Amid rising threats to commercial shipping, Yemen used the platform of the 80th United Nations General Assembly to call for an international coalition to secure Red Sea navigation — a diplomatic initiative underscoring how freedom of navigation has become central to the global economic order.

Yet Washington remains hesitant to move beyond limited strikes and embrace a coherent strategy that combines military deterrence with robust political backing for Yemen’s legitimate forces. This indecision has prolonged instability, allowing the Red Sea to become both a bargaining chip and a battlefield.

From Divergent Allies to a Unified Strategy
A central weakness lies in the absence of alignment among the very partners who share an interest in Red Sea stability. The United States and the United Kingdom must play a serious and sustained role in harmonizing the objectives of Saudi Arabia and the UAE inside Yemen. Unless this axis is recalibrated, the anti-Houthi front will remain fragmented, and the legitimate government will continue to struggle to translate diplomatic sympathy into operational strength.

Once Riyadh and Abu Dhabi are strategically synchronized, the wider Quartet — Saudi Arabia, the UAE, the U.S., and the U.K. — must assume a deliberate role in ironing out the incoherences that prevent Yemen’s internationally recognized government from acting as the effective partner capable of providing boots on the ground.

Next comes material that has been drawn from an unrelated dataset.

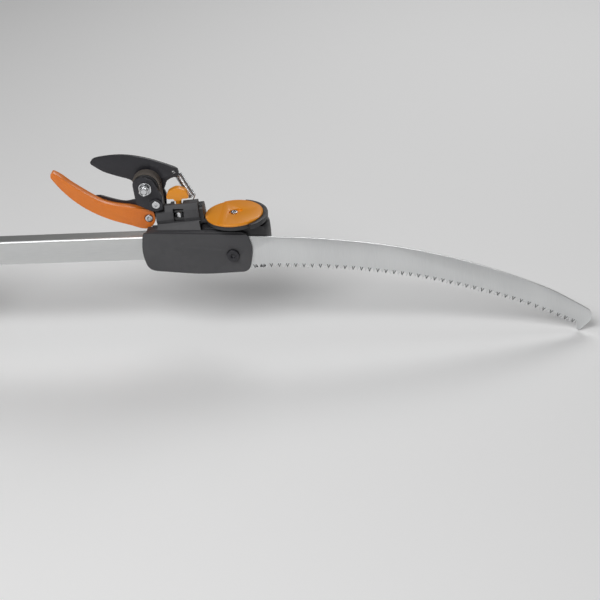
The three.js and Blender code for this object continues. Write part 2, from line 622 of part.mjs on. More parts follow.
const jawScrew = () => carve(
  [
    barY(JAW_SCREW / 2, JAW_SCREW_X, JAW_SCREW_Z, -JAW_THICK / 2 + 1, farBracketFront + BRACKET_THICK + 2),
    barY(3.8, JAW_SCREW_X, JAW_SCREW_Z, -JAW_THICK / 2 - 0.4, -JAW_THICK / 2 + 2, 24),
  ],
  [barY(1.6, JAW_SCREW_X, JAW_SCREW_Z, -10, -JAW_THICK / 2 + 1, 6)],
);

const counterFront = JAW_THICK / 2 + GAP;
const counterBack = bladeFront - GAP;
const counterBlade = () => plateY(
  [
    ...spline([[-143, 55], [-134, 55.6], [-125.7, 52.8], [-115.2, 49.4], [-107.7, 48.2], [-100, 49.6]], 14),
    ...spline([[-94, 47], [-91, 40], [-80.5, 36], [-82, 26], [-92, 24], [-112, 30], [-130, 42], [-142, 53]], 18),
  ],
  counterFront, counterBack,
  [[JAW_SCREW_X, JAW_SCREW_Z, JAW_SCREW / 2 + GAP], [-116, 36.5, 2 + GAP], [-103, 32.5, 2 + GAP]],
);

// Two screws from the back hold the counter blade on the jaw.
const counterScrews = () => [[-116, 36.5], [-103, 32.5]].map(([x, z]) => carve([
  barY(1.8, x, z, -JAW_THICK / 2 + 2.4, counterBack + 1, 16),
  plateY(hexagon(7, x, z), counterBack + GAP, counterBack + 3.6),
]));

// Return spring, as the outside of its coils with a hook at the tail of the blade.
const SPRING_Y = bladeBack + 4.8;
const springTop = new THREE.Vector3(-54.2, SPRING_Y, 70.4);
const springEnd = new THREE.Vector3(-43, SPRING_Y, 46);
const SPRING_RADIUS = 4.2;
const returnSpring = () => {
  const line = springEnd.clone().sub(springTop);
  const body = new THREE.CylinderGeometry(SPRING_RADIUS, SPRING_RADIUS, line.length(), 20);
  body.applyQuaternion(new THREE.Quaternion().setFromUnitVectors(
    new THREE.Vector3(0, 1, 0), line.clone().normalize()));
  const middle = springTop.clone().add(springEnd).multiplyScalar(0.5);
  return body.translate(middle.x, middle.y, middle.z);
};
const springPost = () => barY(SPRING_POST_RADIUS, SPRING_POST_X, SPRING_POST_Z, NECK_HALF - 1.7,
  bladeBack + 6, 16);

const nutCollar = () => {
  const nut = new THREE.CylinderGeometry(10 / Math.sqrt(3), 10 / Math.sqrt(3), NUT_HIGH, 6);
  nut.rotateX(Math.PI / 2).rotateZ(0.2).translate(STUD_X, STUD_Y - 1, NUT_BOTTOM + NUT_HIGH / 2);
  return carve([nut], [barZ(3 + GAP, STUD_X, STUD_Y, 0, 80, 20)]);
};

// Half-moon thumb knob with its screw.
const LIP_TOP = 50.6;
const KNOB_Z = LIP_TOP + 1.2;
const KNOB_HALF = 11.9;
const clampKnob = () => carve([
  plateY(rounded([[STUD_X - 3.4, KNOB_Z - 0.6], [STUD_X + 3.4, KNOB_Z - 0.6],
    [STUD_X + 4.5, KNOB_Z + 1.5, 1],
    [STUD_X + KNOB_HALF, KNOB_Z + 1.5, 2.5], [STUD_X + 9.5, KNOB_Z + 9.6, 6], [STUD_X, KNOB_Z + 14, 9],
    [STUD_X - 9.5, KNOB_Z + 9.6, 6], [STUD_X - KNOB_HALF, KNOB_Z + 1.5, 2.5],
    [STUD_X - 4.5, KNOB_Z + 1.5, 1]]),
  STUD_Y - 3.6, STUD_Y + 3.6),
  barZ(3, STUD_X, STUD_Y, NUT_BOTTOM + GAP, KNOB_Z, 20),
]);

place('lopper_blade', lopperBlade(), coatedSteel, head);
place('strap_wheel', strapWheel(), blackPlastic, head);
place('wheel_strap', wrapStrap(), webbing, head);
place('neck_strap', neckStrap(), webbing, head);
place('near_bracket', nearBracket(), blackPlastic, head);
place('bracket_screw', bracketScrew(), brightZinc, head);
place('far_bracket', farBracket(), blackPlastic, head);
place('pivot_bolt', pivotBolt(), brightZinc, head);
place('pivot_washer', pivotWasher(), brightZinc, head);
place('pivot_locknut', pivotNut(), brightZinc, head);
place('hook_jaw', hookJaw(), orangePaint, head);
place('jaw_screw', jawScrew(), brightZinc, head);
place('counter_blade', counterBlade(), coatedSteel, head);
counterScrews().forEach((screw, i) => place(`counter_screw_${i + 1}`, screw, brightZinc, head));
place('return_spring', returnSpring(), satinSteel, head);
place('spring_post', springPost(), brightZinc, head);
place('collar_nut', nutCollar(), brightZinc, head);
place('clamp_knob', clampKnob(), orangePlastic, head);

// ================================================================ saw and its holder
const panelFront = sawFront - GAP - PANEL_THICK;
const panelBack = sawFront - GAP;
const SHELF_Z = 21.6;
const SADDLE = [-80, -33.5];
const panelOutline = () => rounded([[-91, 23.2, 3], [-94.4, 2, 60], [-89.6, -18.6, 12], [-35, -25, 200],
  [13, -23.6, 10], [17.8, 0, 60], [13.8, 17.4, 3]], 6);

// Front cheek, shelf and the half-round saddle that reaches over the neck.
const saddle = () => tilt(barSection(rounded([[sawBack + GAP, SHELF_Z - 3], [sawBack + GAP, SHELF_Z + 1],
  [-9.8, 31], [-12.4, 36, 3], [-12.2, 44, 4], [-9, LIP_TOP, 3], [-0.5, LIP_TOP, 1], [-0.5, LIP_TOP - 3.4, 1],
  [-7, 46.6, 3], [-NECK_HALF - 0.6, 43, 3], [-NECK_HALF - 0.6, NECK_Z - 9.8, 2],
  [8.5, NECK_Z - 9.8], [8.5, SHELF_Z - 3]]),
...SADDLE));
const sawHolder = () => carve(
  [
    plateY(panelOutline(), panelFront, panelBack),
    plateY([[-88, 23], [-85, 17], [10, 14], [12, 17.6], [8, 19.6], [-34, 22.4]].map(
      ([x, z]) => new THREE.Vector2(x, z)), panelBack - 1, SOCKET_BACK - 5),
    saddle(),
  ],
  [
    box(-100, 40, sawFront - GAP, sawBack + GAP, -40, 18),
    box(-66, 60, sawFront - GAP, HUB_FLAT_Y + 0.1, -60, 17.6),
    clip(barZ(HUB_RADIUS + 0.8, 0, 0, 0, HUB_TOP + 6, 64), box(-60, 60, HUB_FLAT_Y - GAP, 60, 0, 60)),
    barZ(RIM_RADIUS + 0.4, 0, 0, HUB_TOP + 2, 70, 64),
    box(-100, 40, HUB_FLAT_Y, 20, -60, SOCKET_TOP + GAP),
    box(-90, -67.6, -30, 20, 41, 70),
    box(-100, -79, -JAW_THICK / 2 - 0.6, 20, 18, 60),
    box(-100, -77, -12.6, 20, 23.4, 60),
    box(STUD_X - 4.6, STUD_X + 4.6, -8.2, 10, 44, 70),
    box(STUD_X - 5.4, STUD_X + 5.4, -20, -6, 30.6, 44.6),
    box(-84, -62, -5.6, 10, 46, 60),
    barY(SAW_BOLT / 2 + GAP, -2.5, -4.4, -30, 0),
    barY(6.6, -2.5, -4.4, panelFront - 1, panelFront + 1.3, 32),
  ],
);

// Saw blade: a curved spine, a hooked nose and a row of pull teeth.
const SAW_TANG = -58;
const spineCurve = () => new THREE.SplineCurve([[36.6, 12.8], [93, 7.9], [164, -3.9], [235, -24.2],
  [306, -54.2],
  [350.5, -81.6]].map(([x, z]) => new THREE.Vector2(x, z)));
const toothCurve = () => new THREE.SplineCurve([[18, -22.4], [41, -22.1], [91, -25.2], [140, -31.8],
  [188, -41.2],
  [242, -57.4], [288, -74.5], [338.6, -99.4]].map(([x, z]) => new THREE.Vector2(x, z)));
const teeth = () => {
  const curve = toothCurve();
  const count = Math.floor(curve.getLength() / TOOTH_PITCH);
  const outline = [];
  for (let i = 0; i < count; i += 1) {
    const tip = curve.getPointAt(i / count);
    const along = curve.getTangentAt(i / count);
    const root = tip.clone().add(along.clone().multiplyScalar(TOOTH_PITCH * 0.5));
    root.add(new THREE.Vector2(-along.y, along.x).multiplyScalar(TOOTH_DEPTH));
    outline.push(tip, root);
  }
  return outline;
};
const sawOutline = () => [
  new THREE.Vector2(SAW_TANG, -14),
  new THREE.Vector2(4, -14),
  new THREE.Vector2(12, -20.8),
  ...teeth(),
  ...spline([[338.2, -99.8], [339.6, -105.2], [343.2, -104.4], [349.6, -98.2], [353.6, -93.6], [354.4, -88],
    [352.4, -83.4]], 14),
  ...spineCurve().getPoints(30).reverse(),
  new THREE.Vector2(20, 14),
  new THREE.Vector2(SAW_TANG, 16),
];
const sawBlade = () => plateY(sawOutline(), sawFront, sawBack,
  [[-2.5, -4.4, SAW_BOLT / 2 + GAP], [-48, 2, 3 + GAP]]);
const sawBolt = () => carve(
  [
    barY(SAW_BOLT / 2, -2.5, -4.4, panelFront, HUB_FLAT_Y - 0.1, 28),
    barY(6.2, -2.5, -4.4, panelFront - 2.6, panelFront + 1, 32),
  ],
  [barY(2.6, -2.5, -4.4, panelFront - 4, panelFront - 0.6, 6)],
);
const sawPin = () => barY(3, -48, 2, sawFront - GAP + 0.1, sawBack + GAP - 0.1, 20);

place('saw_holder', sawHolder(), greyPlastic, head);
place('saw_blade', sawBlade(), satinSteel, head);
place('saw_bolt', sawBolt(), coatedSteel, head);
place('saw_pin', sawPin(), brightZinc, head);

export default saw;
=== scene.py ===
# %% [markdown]
# Telescoping pole saw: the looks.
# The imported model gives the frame: every part at its real size and place, in metres.
# This notebook dresses it. It softens moulded edges, winds the spring, paints shade on the ground
# bevels of the saw teeth and gives each finish its own procedural material.

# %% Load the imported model
import json
import math

import bmesh
import bpy
from mathutils import Matrix, Vector


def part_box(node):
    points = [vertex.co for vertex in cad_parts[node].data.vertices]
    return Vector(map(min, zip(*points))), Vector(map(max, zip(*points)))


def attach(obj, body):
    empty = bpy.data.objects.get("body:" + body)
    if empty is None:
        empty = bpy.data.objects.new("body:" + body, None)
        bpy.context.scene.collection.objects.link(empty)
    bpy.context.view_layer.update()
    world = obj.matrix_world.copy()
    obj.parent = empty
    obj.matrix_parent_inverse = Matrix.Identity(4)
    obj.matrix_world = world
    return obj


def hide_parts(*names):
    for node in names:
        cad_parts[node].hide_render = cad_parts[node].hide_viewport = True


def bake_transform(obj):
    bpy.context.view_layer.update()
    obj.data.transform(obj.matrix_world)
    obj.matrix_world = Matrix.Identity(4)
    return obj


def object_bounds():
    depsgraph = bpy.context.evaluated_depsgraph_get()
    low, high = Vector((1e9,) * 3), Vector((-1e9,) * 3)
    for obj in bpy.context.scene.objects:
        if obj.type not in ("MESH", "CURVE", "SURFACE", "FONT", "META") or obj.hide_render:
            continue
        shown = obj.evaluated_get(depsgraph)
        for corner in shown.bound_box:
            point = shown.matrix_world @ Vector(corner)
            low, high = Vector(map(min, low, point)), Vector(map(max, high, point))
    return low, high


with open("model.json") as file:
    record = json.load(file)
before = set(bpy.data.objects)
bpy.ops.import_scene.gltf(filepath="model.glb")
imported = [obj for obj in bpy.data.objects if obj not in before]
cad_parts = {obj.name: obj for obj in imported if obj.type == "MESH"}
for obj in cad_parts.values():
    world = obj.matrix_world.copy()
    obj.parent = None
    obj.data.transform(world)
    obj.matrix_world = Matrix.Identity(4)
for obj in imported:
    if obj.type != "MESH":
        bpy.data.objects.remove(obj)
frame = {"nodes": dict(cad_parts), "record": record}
cad_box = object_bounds()
MM = 0.001

# %% [markdown]
# The head is what this scene is about, so the camera is placed from the orange swivel cap.
# A long lens keeps the pole nearly parallel to itself. The camera leans a little, which
# makes the pole climb to the right.

# %% Camera
cap_low, cap_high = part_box("cap_disc")
CAP_CENTRE = Vector(((cap_low.x + cap_high.x) / 2, (cap_low.y + cap_high.y) / 2, cap_high.z))
VIEW_TURN = math.radians(6.1)
VIEW_LIFT = math.radians(29.3)
VIEW_LEAN = math.radians(4.85)
VIEW_DISTANCE = 1.4
AIM_RIGHT = 0.0659
AIM_DOWN = 0.0882
LENS = 84
SENSOR_WIDTH = 36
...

Air and naval campaigns, no matter how precise, cannot substitute for a unified Yemeni military effort advancing under a coherent Arab-Western umbrella.

Between a Settlement and an Elusive Peace
Between diplomacy’s evasions and the mirage of peace, Yemen stands at a perilous crossroads. Talk of “peace in Yemen” has become more rhetorical than real. The legitimate government remains fragmented; coalition priorities are misaligned; and the Quartet has yet to articulate a unified roadmap. The so-called “truce” risks mutating into an indefinite stalemate — a managed limbo rather than a sustainable state-building process.

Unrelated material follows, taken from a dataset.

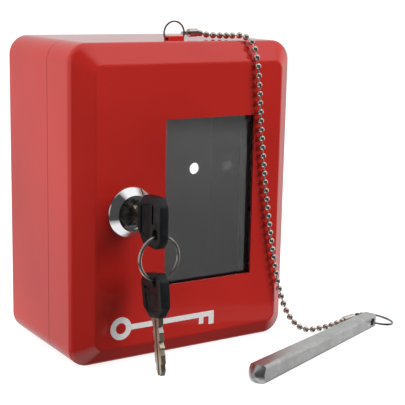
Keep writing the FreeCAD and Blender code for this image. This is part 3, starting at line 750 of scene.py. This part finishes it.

A Missed Opportunity — or a Strategic Pivot?
Any serious attempt to contain Iran’s regional project must elevate Yemen’s legitimate armed forces from the periphery to the core of the strategy. Yemen’s geography — anchored by Bab al-Mandab — is pivotal to Arab and global maritime security. A coordinated Arab-Yemeni approach, endorsed and enabled by Washington and London, could redefine the Red Sea as a corridor of cooperation rather than confrontation.

Only through such alignment can the armed forces of Yemen’s internationally recognized government — backed by their Arab brothers and international partners — break the Houthi claw, thwart Tehran’s design to dominate one of the world’s most strategic waterways, and reopen the horizon for a free and stable Yemeni state.

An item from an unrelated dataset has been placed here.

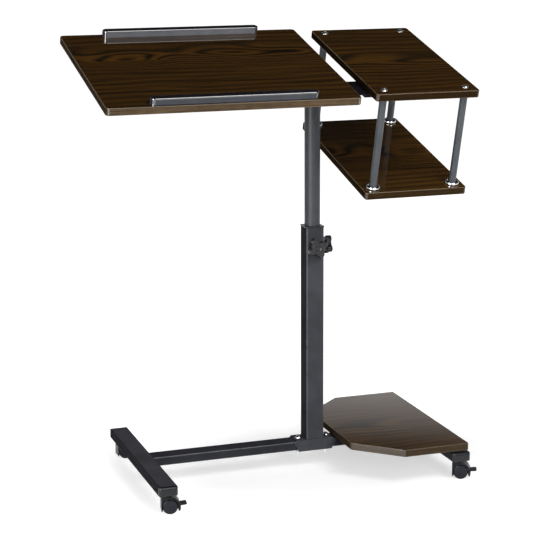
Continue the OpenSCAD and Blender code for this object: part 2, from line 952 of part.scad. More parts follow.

Conclusion: Between Land and Sea, the Fate of Peace Is Decided
The region now stands at a crossroads: either a genuine, unified international campaign that restores balance and neutralizes the Houthi-Iranian threat in vital waterways, or an accelerating militarization that turns the Red Sea into an open arena for global rivalry.
At UNGA 80, Yemen’s voice was clear — a call not for war but for collective responsibility. Yet that responsibility requires action. Absent coherent Arab vision and Western resolve, Yemen remains in the eye of the storm — a nation still searching for itself amid a maze of lost settlements and elusive peace, where geography, politics, and destiny converge.